Falemos do IRS

A carga fiscal global sobre o trabalho em Portugal é elevadíssima. São não só as taxas de IRS, mas, também, as contribuições para a Segurança Social (empregadores e empregados) e o IVA.

Não tenho paciência para as guerras de alecrim e manjerona sobre quanto-cada-um-desce-o-quê, que consomem o parlamento e os comentários televisivos. Debatem-se ajustamentos marginais que produzem diferenças irrisórias. Admito que para alguns beneficiados possa fazer diferença, sempre ligeira, mas do ponto de vista da economia como um todo e do seu potencial de crescimento são irrelevantes.

Uma das características deste debate é o enfoque exclusivo em aspetos redistributivos. É a mentalidade de jogo de soma nula de que já aqui falei. A melhoria sustentada do nível de vida depende em grande medida da disponibilidade das pessoas para trabalhar e da sua capacidade de investir. Ora os impostos (e outras contribuições) – o seu nível e estrutura – têm um efeito significativo nos incentivos ao trabalho e ao investimento e, portanto, na prosperidade coletiva. Este ponto crítico encontra-se sempre ausente do debate público. Como exemplo deste viés para o acessório, noto que a Tax Foundation/Europe (um think tank americano) publicou neste mês quatro blogs sobre diferentes aspetos do sistema fiscal português. Não obstante o momento político e o debate parlamentar, e independentemente da bondade das propostas, elas não tiveram qualquer eco. Preferimos falar de irrelevâncias e chamar-lhes ‘alterações profundas’. O que carece então de ser discutido?
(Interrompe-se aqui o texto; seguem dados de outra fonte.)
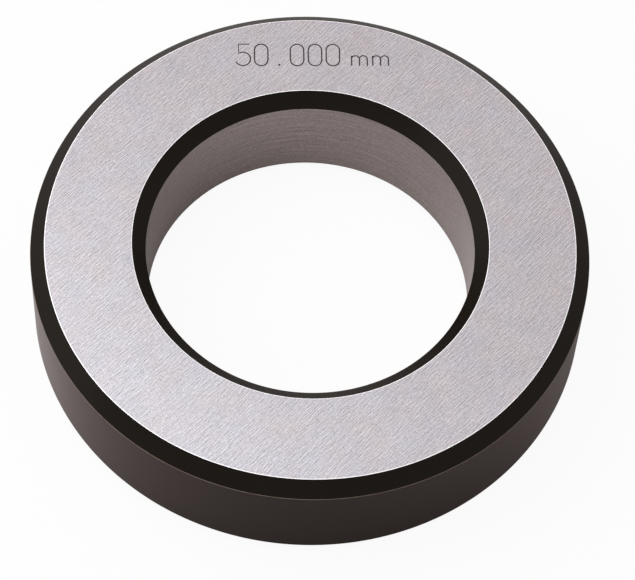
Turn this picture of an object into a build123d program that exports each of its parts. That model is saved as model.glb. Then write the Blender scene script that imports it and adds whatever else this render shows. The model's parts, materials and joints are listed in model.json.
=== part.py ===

  1. A carga fiscal global sobre o trabalho, que em Portugal é elevadíssima. São não só as taxas de IRS, mas, também, as contribuições para a Segurança Social (empregadores e empregados) e o IVA. Ignorando o IVA, a oneração global do trabalho representa 42% do salário médio (de uma trabalhadora solteira sem filhos), 7 pontos acima da média da OCDE. (No escalão mais alto do IRS este valor excede os 60%.) Se a esta ‘cunha fiscal’ juntarmos o IVA pago pelo trabalhador médio chegamos a valores da ordem dos 50%. Ou seja, metade do que uma empresa paga pelos serviços de um trabalhador vai para os cofres públicos. Por isto é que Portugal ocupa o 29.º lugar entre os 38 membros da OCDE na competitividade dos impostos sobre os rendimentos individuais. Só existe uma forma de reduzir esta carga fiscal global: repensando as funções do estado e o modo como elas são exercidas; uma discussão incómoda para os políticos, mas fundamental.
  2. Seja a carga fiscal total maior ou menor, importaria discutir a sua estrutura. Analisar, por exemplo, a simplificação do IRS através da redução do número de escalões e das múltiplas deduções. O IRS impõe custos económicos mais elevados do que o IVA (pois onera igualmente consumo e poupança e, logo, o investimento) e tem maiores custos de administração e fiscalização. Hoje, o IVA representa 24% da receita contra 19% do IRS. Contudo, como nota um dos blogs referidos, em 2021 o IVA arrecadou apenas 51 por cento da receita ideal potencial (ou seja, a receita que resultaria da tributação de todo o consumo final à taxa normal), abaixo da média da UE de 58 por cento. Uma reforma que desse prioridade à simplificação e à expansão da base tributável tornaria o IVA num instrumento ideal para aumentar eficientemente as receitas em substituição de outras mais prejudicais para o crescimento económico. Paralelamente, poder-se-iam considerar algumas nas várias alternativas para tornar o IVA um imposto progressivo o que tornaria admissível socialmente o aumento da sua taxa.

50 anos depois de Abril, o debate sobre impostos continua prisioneiro de um quadro mental herdado do PREC. Assim, a esperança de Abril num país próspero para todos fica mais difícil de cumprir.